## Aim of the exercise:
Every line in the listing below from the one with "rounding between them." through the one with "obj.matrix_parent_inverse = Matrix.Identity(4)" is to be reproduced exactly, both ends included; leave out the rest.

::: Data extract :::

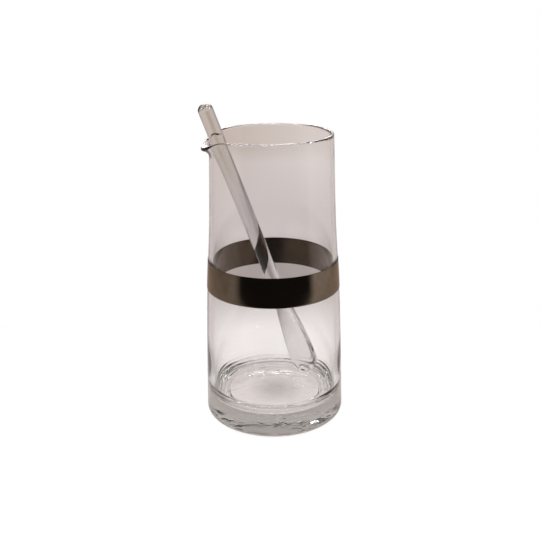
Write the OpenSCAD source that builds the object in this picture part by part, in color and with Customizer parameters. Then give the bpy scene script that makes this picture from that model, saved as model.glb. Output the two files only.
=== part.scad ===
// Cocktail pitcher: a tapered glass body with a thick base and a pinched pouring lip,
// a silver band round its middle, and a loose glass stirring rod that leans in the lip.
// Millimetres. The middle of the base is the origin, +Z is up and the lip points along -X.

/* [Glass body] */
// Height of the body at its rim
body_h = 210; // [170:1:260]
// Outer diameter at the foot
foot_d = 102.8; // [92:0.2:120]
// Outer diameter at the rim
rim_d = 86; // [80:0.2:92]
// Thickness of the glass under the floor
base_t = 15.5; // [12:0.5:24]
// Thickness of the wall just above the floor
low_wall_t = 4.2; // [3:0.1:6]
// Thickness of the wall at the rim
rim_wall_t = 2.6; // [2:0.1:3.6]
// Radius of the rounding where the floor meets the wall
corner_r = 12; // [8:0.5:18]
// Radius of the rounding round the foot
heel_r = 5; // [2:0.5:8]
// Diameter of the shallow hollow under the base
punt_d = 76; // [60:1:84]
// Depth of the shallow hollow under the base
punt_depth = 1.3; // [0.6:0.1:3]

/* [Pouring lip] */
// How far the lip stands out from the rim
lip_out = 6.3; // [3:0.1:9]
// How far the tip of the lip dips below the rim
lip_drop = 7.2; // [3:0.1:7.8]
// Height of wall that bends outwards into the lip
lip_h = 16.5; // [15:0.5:24]
// Angle from the middle of the lip at which it is mostly gone
lip_half_angle = 19; // [14:1:26]

/* [Silver band] */
// Height of the band's lower edge above the table
band_z = 99.2; // [60:0.2:120]
// Height of the band
band_h = 21.3; // [10:0.1:40]
// Thickness of the silver
band_t = 0.3; // [0.2:0.05:1]

/* [Stirring rod] */
// Diameter of the rod
rod_d = 10.3; // [8:0.1:12]
// Length of the rod from end to end
rod_l = 233; // [210:1:280]
// Height of the domed top end
dome_h = 4.4; // [2:0.1:5]
// Width of the flattened paddle
paddle_w = 21; // [14:0.5:24]
// Thickness of the flattened paddle
paddle_t = 8; // [5:0.5:9]
// Length over which the rod widens into the paddle
paddle_l = 88; // [60:1:120]
// Length of the paddle's rounded end
paddle_end = 14; // [8:0.5:20]
// Turn of the paddle about the rod, from square to its lean
paddle_turn = 40; // [-90:1:90]
// Angle from the middle of the lip at which the rod leans
lean_side = 9.2; // [-12:0.2:12]
// Angle round the floor, from opposite the lip, at which its foot stands
foot_side = 27; // [-40:0.2:40]
// How far outside the flat floor its axis would meet the floor's level
foot_out = 3.1; // [-10:0.1:10]
// Gap between the resting rod and the glass
rod_gap = 0.3; // [0.2:0.05:0.6]

/* [Hidden] */
$fn = 96;

glass_colour = [0.80, 0.76, 0.74, 0.55];
silver_colour = [0.30, 0.29, 0.28];
rod_colour = [0.76, 0.72, 0.70, 0.75];

// The outer wall tapers through these levels: shares of the height, and of the step from rim to foot.
level_shares = [0, 0.25, 0.475, 0.7, 1];
taper_shares = [1, 0.83, 0.61, 0.25, 0];
levels = [for (i = [0 : len(level_shares) - 1])
    [level_shares[i] * body_h, (rim_d + taper_shares[i] * (foot_d - rim_d)) / 2]];
function wall_r(z) = lookup(z, levels);
function wall_t(z) = lookup(z, [[base_t, low_wall_t], [body_h, rim_wall_t]]);
function inner_r(z) = wall_r(z) - wall_t(z);

// The lip ring starts a little below the bend and is let into the wall under it.
ring_z = body_h - lip_h - 2 * rim_wall_t;
seam_depth = rim_wall_t / 2;
seam_step = rim_wall_t / 60;
ring_sides = 96;
ring_rows = 10;
bead_rows = 6;
row_power = 1.5;
bend_power = 1.8;
pinch_power = 1.7;
dip_power = 0.8;
heel_steps = 8;
corner_steps = 12;
bead_z = body_h - rim_wall_t / 2;
bend_z = body_h - lip_h;

// How much of the lip is left at angle a from its middle.
function pinch(a) = 1 / pow(1 + pow(a / lip_half_angle, 2), pinch_power);
// How much of the bend is reached at height z of the straight wall, and how fast it grows there.
function bend_at(z) = max(0, (z - bend_z) / (bead_z - bend_z));
function bend(z) = pow(bend_at(z), bend_power);
function bend_rate(z) = bend_power * pow(bend_at(z), bend_power - 1) / (bead_z - bend_z);
// Radius and height of the wall's middle line, and the line's own direction.
function middle(a, z) = [
    wall_r(z) - wall_t(z) / 2 + lip_out * pinch(a) * bend(z),
    z - lip_drop * pow(pinch(a), dip_power) * bend(z)
];
function along(a, z) =
    let (d = [lip_out * pinch(a) * bend_rate(z), 1 - lip_drop * pow(pinch(a), dip_power) * bend_rate(z)])
    d / norm(d);
function across(a, z) = let (d = along(a, z)) [d.y, -d.x];
// Heights of the ring's rows, closer together towards the rim.
ring_foot_z = ring_z - seam_depth;
function row_z(i) = ring_foot_z + (bead_z - ring_foot_z) * (1 - pow(1 - i / ring_rows, row_power));
function half_t(z) = wall_t(z) / 2 - seam_step;
function ring_profile(a) = [
    for (i = [0 : ring_rows]) let (z = row_z(i)) middle(a, z) + half_t(z) * across(a, z),
    for (i = [1 : bead_rows - 1])
        middle(a, bead_z) + half_t(bead_z)
            * (cos(180 * i / bead_rows) * across(a, bead_z) + sin(180 * i / bead_rows) * along(a, bead_z)),
    for (i = [ring_rows : -1 : 0]) let (z = row_z(i)) middle(a, z) - half_t(z) * across(a, z)
];
function from_lip(turn) = abs((turn + 180) % 360 - 180);
function polar(turn, p) = [-p.x * cos(turn), -p.x * sin(turn), p.y];

// Triangles of a tube of rings that closes on itself both ways.
function wrap_faces(rings, sides) = [
    for (i = [0 : rings - 1], j = [0 : sides - 1])
        let (
            a = i * sides + j,
            b = i * sides + (j + 1) % sides,
            c = ((i + 1) % rings) * sides + (j + 1) % sides,
            d = ((i + 1) % rings) * sides + j
        )
        each [[a, b, c], [a, c, d]]
];

module lip_ring() {
    profiles = [for (k = [0 : ring_sides - 1])
        let (turn = 360 * k / ring_sides) [for (p = ring_profile(from_lip(turn))) polar(turn, p)]];
    polyhedron([for (p = profiles) each p], wrap_faces(ring_sides, len(profiles[0])));
}

// An arc of a profile as points from one angle to another.
function arc(centre, r, from, to, steps) = [
    for (i = [0 : steps]) let (a = from + (to - from) * i / steps) centre + r * [cos(a), sin(a)]
];

// The inner wall just above the corner, and the outer wall just above the heel.
corner_z = base_t + corner_r;
corner_x = inner_r(corner_z) - corner_r;
heel_x = wall_r(heel_r) - heel_r;

module body_profile() {
    polygon([
        [0, 0],
        each arc([heel_x, heel_r], heel_r, -90, 0, heel_steps),
        for (p = levels) if (p.x > heel_r && p.x < ring_z) [p.y, p.x],
        [wall_r(ring_z), ring_z],
        [inner_r(ring_z), ring_z],
        for (i = [len(levels) - 1 : -1 : 0]) let (z = levels[i].x)
            if (z > corner_z && z < ring_z) [inner_r(z), z],
        each arc([corner_x, corner_z], corner_r, 0, -90, corner_steps),
        [0, base_t]
    ]);
}

// The hollow under the base is a slice of a ball that meets the foot at the hollow's edge.
punt_ball_r = (pow(punt_d / 2, 2) + pow(punt_depth, 2)) / (2 * punt_depth);

module glass_body() {
    color(glass_colour) union() {
        difference() {
            rotate_extrude() body_profile();
            translate([0, 0, punt_depth - punt_ball_r]) sphere(r = punt_ball_r);
        }
        lip_ring();
    }
}

band_top = band_z + band_h;
band_levels = [band_z, for (p = levels) if (p.x > band_z && p.x < band_top) p.x, band_top];

module silver_band() {
    color(silver_colour) rotate_extrude() polygon([
        for (z = band_levels) [wall_r(z), z],
        for (i = [len(band_levels) - 1 : -1 : 0]) [wall_r(band_levels[i]) + band_t, band_levels[i]]
    ]);
}

// The rod's own frame: u runs up its axis from the paddle's end, y across its lean.
rod_r = rod_d / 2;
rod_seam = rod_r / 100;
core_r = rod_r - rod_seam;
paddle_sides = 32;
paddle_rows = 16;
end_rows = 7;
dome_steps = 8;
squareness = 1.2;
first_row_share = 0.3;
function ease(t) = t * t * (3 - 2 * t);
function paddle_at(u) = ease(max(0, min(1, (paddle_l - u) / (paddle_l - paddle_end))));
// The end closes as half an ellipse across its width, and over half its thickness across its faces.
function closing(u, l) = u < l ? sqrt(1 - pow(1 - u / l, 2)) : 1;
function half_w(u) = (core_r + (paddle_w / 2 - core_r) * paddle_at(u)) * closing(u, paddle_end);
function half_b(u) = (core_r + (paddle_t / 2 - core_r) * paddle_at(u)) * closing(u, paddle_t / 2);
function turned(p, a) = [p.x * cos(a) - p.y * sin(a), p.x * sin(a) + p.y * cos(a)];
function rounded(c, n) = sign(c) * pow(abs(c), n);
// A cross-section: a circle on the plain rod, and a rectangle with full round corners on the paddle.
function section(u) =
    let (n = 2 / (2 + squareness * paddle_at(u)))
    [for (k = [0 : paddle_sides - 1])
        let (
            a = 360 * k / paddle_sides,
            p = turned([half_b(u) * rounded(cos(a), n), half_w(u) * rounded(sin(a), n)], paddle_turn)
        )
        [p.x, p.y, u]];
// Heights of the rows: close together round the end, even up the paddle, and one inside the plain rod.
paddle_u = [
    for (i = [0 : end_rows - 1]) paddle_end * pow((i + first_row_share) / end_rows, 2),
    for (i = [0 : paddle_rows]) paddle_end + (paddle_l - paddle_end) * i / paddle_rows,
    paddle_l + rod_r / 2
];
paddle_points = [for (u = paddle_u) each section(u)];

function loft_faces(rings, sides) = [
    [for (j = [0 : sides - 1]) j],
    [for (j = [sides - 1 : -1 : 0]) (rings - 1) * sides + j],
    for (i = [0 : rings - 2], j = [0 : sides - 1])
        let (
            a = i * sides + j,
            b = i * sides + (j + 1) % sides,
            c = (i + 1) * sides + (j + 1) % sides,
            d = (i + 1) * sides + j
        )
        each [[a, c, b], [a, d, c]]
];

// The rod's axis runs from near the floor's rounding to the rim, where it swings out until the rod meets the lip.
foot_r = corner_x + foot_out;
foot = [foot_r * cos(foot_side), foot_r * sin(foot_side), base_t];
function rim_point(r) = [-r * cos(lean_side), -r * sin(lean_side), body_h];
search_angle = 16;
search_steps = 16;
lip_points = [
    for (turn = [lean_side - search_angle : lean_side + search_angle])
        let (profile = ring_profile(from_lip(turn)))
        for (i = [ring_rows : len(profile) - 1]) polar(turn, profile[i])
];
function nearest(r) =
    let (a = rim_point(r), d = a - foot, axis = d / norm(d))
    min([for (p = lip_points) norm(cross(p - a, axis))]);
function meet(low, high, steps) =
    let (r = (low + high) / 2)
    steps == 0 ? low : nearest(r) > rod_r + rod_gap ? meet(r, high, steps - 1) : meet(low, r, steps - 1);
rim_at = rim_point(meet(0, rim_d / 2 + lip_out, search_steps));
lean = rim_at - foot;
axis = lean / norm(lean);
lean_turn = atan2(lean.y, lean.x);
lean_angle = acos(axis.z);
function leant(p) =
    let (q = turned([p.x * cos(lean_angle) + p.z * sin(lean_angle), p.y], lean_turn))
    [q.x, q.y, p.z * cos(lean_angle) - p.x * sin(lean_angle)];
leant_paddle = [for (p = paddle_points) leant(p)];

// How far a point inside the body is clear of the wall, the flat floor or the rounding between them.
function clear_at(p) =
    let (r = norm([p.x, p.y]))
    p.z > corner_z ? inner_r(p.z) - r
    : r < corner_x ? p.z - base_t
    : corner_r - norm([r - corner_x, p.z - corner_z]);
// The rod slides down its axis until its paddle meets the glass.
function paddle_clear(s) = min([for (p = leant_paddle) clear_at(foot + s * axis + p)]);
function settle(low, high, steps) =
    let (s = (low + high) / 2)
    steps == 0 ? high : paddle_clear(s) > rod_gap ? settle(low, s, steps - 1) : settle(s, high, steps - 1);
rod_foot = foot + settle(-corner_r, corner_r, search_steps) * axis;

module plain_rod() {
    rotate_extrude() polygon([
        [0, paddle_l],
        [rod_r, paddle_l],
        for (i = [0 : dome_steps - 1]) let (a = 90 * i / dome_steps)
            [rod_r * cos(a), rod_l - dome_h + dome_h * sin(a)],
        [0, rod_l]
    ]);
}

module stirring_rod() {
    color(rod_colour) translate(rod_foot) rotate([0, lean_angle, lean_turn]) {
        plain_rod();
        polyhedron(paddle_points, loft_faces(len(paddle_u), paddle_sides));
    }
}

glass_body();
silver_band();
stirring_rod();
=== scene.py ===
"""Looks of the cocktail pitcher: a clear glass body with a pouring lip, an aged silver band and a glass stirring rod.

Metres, in the frame of the CAD part: the middle of the base is the origin, +Z is up and the lip points along -X.
"""

import bpy
import numpy as np
from bpy.props import FloatProperty, FloatVectorProperty, PointerProperty
from mathutils import Matrix, Vector


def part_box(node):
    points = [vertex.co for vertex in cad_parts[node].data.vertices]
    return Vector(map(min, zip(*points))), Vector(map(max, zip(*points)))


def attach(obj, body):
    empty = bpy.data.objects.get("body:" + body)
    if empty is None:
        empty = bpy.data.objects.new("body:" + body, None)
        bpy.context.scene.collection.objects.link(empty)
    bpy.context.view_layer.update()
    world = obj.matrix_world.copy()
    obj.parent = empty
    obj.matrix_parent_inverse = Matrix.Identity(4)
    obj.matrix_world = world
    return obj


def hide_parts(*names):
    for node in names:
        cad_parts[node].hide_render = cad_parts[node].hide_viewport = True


bl_info = {
    "name": "Cocktail pitcher",
    "version": (1, 0, 0),
    "blender": (4, 5, 0),
    "location": "3D View > Sidebar > Pitcher",
    "description": "Builds a glass cocktail pitcher with a silver band and its stirring rod",
    "category": "Object",
}

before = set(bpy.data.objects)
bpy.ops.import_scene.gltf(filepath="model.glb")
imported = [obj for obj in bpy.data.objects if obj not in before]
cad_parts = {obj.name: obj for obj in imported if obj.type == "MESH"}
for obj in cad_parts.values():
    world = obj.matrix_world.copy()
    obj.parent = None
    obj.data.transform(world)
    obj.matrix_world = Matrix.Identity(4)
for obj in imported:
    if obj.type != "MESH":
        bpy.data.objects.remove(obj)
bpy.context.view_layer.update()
BODY_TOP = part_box("glass_body")[1].z
BAND_LOW, BAND_HIGH = (corner.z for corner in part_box("silver_band"))

MM = 0.001
WHITE = (1, 1, 1)

# The outer wall tapers through these levels: shares of the height, and of the step from rim to foot.
LEVEL_SHARES = np.array([0, 0.25, 0.475, 0.7, 1])
TAPER_SHARES = np.array([1, 0.83, 0.61, 0.25, 0])

# How the lip bends with the height, how it narrows with the angle, and how much wider its dip is.
BEND_POWER = 1.8
PINCH_POWER = 1.7
DIP_POWER = 0.8

# What the paddle's section adds to the power of 2 that a round one has.
SQUARENESS = 2.2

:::

## Response to the exercise:
// How far a point inside the body is clear of the wall, the flat floor or the rounding between them.
function clear_at(p) =
    let (r = norm([p.x, p.y]))
    p.z > corner_z ? inner_r(p.z) - r
    : r < corner_x ? p.z - base_t
    : corner_r - norm([r - corner_x, p.z - corner_z]);
// The rod slides down its axis until its paddle meets the glass.
function paddle_clear(s) = min([for (p = leant_paddle) clear_at(foot + s * axis + p)]);
function settle(low, high, steps) =
    let (s = (low + high) / 2)
    steps == 0 ? high : paddle_clear(s) > rod_gap ? settle(low, s, steps - 1) : settle(s, high, steps - 1);
rod_foot = foot + settle(-corner_r, corner_r, search_steps) * axis;

module plain_rod() {
    rotate_extrude() polygon([
        [0, paddle_l],
        [rod_r, paddle_l],
        for (i = [0 : dome_steps - 1]) let (a = 90 * i / dome_steps)
            [rod_r * cos(a), rod_l - dome_h + dome_h * sin(a)],
        [0, rod_l]
    ]);
}

module stirring_rod() {
    color(rod_colour) translate(rod_foot) rotate([0, lean_angle, lean_turn]) {
        plain_rod();
        polyhedron(paddle_points, loft_faces(len(paddle_u), paddle_sides));
    }
}

glass_body();
silver_band();
stirring_rod();
=== scene.py ===
"""Looks of the cocktail pitcher: a clear glass body with a pouring lip, an aged silver band and a glass stirring rod.

Metres, in the frame of the CAD part: the middle of the base is the origin, +Z is up and the lip points along -X.
"""

import bpy
import numpy as np
from bpy.props import FloatProperty, FloatVectorProperty, PointerProperty
from mathutils import Matrix, Vector


def part_box(node):
    points = [vertex.co for vertex in cad_parts[node].data.vertices]
    return Vector(map(min, zip(*points))), Vector(map(max, zip(*points)))


def attach(obj, body):
    empty = bpy.data.objects.get("body:" + body)
    if empty is None:
        empty = bpy.data.objects.new("body:" + body, None)
        bpy.context.scene.collection.objects.link(empty)
    bpy.context.view_layer.update()
    world = obj.matrix_world.copy()
    obj.parent = empty
    obj.matrix_parent_inverse = Matrix.Identity(4)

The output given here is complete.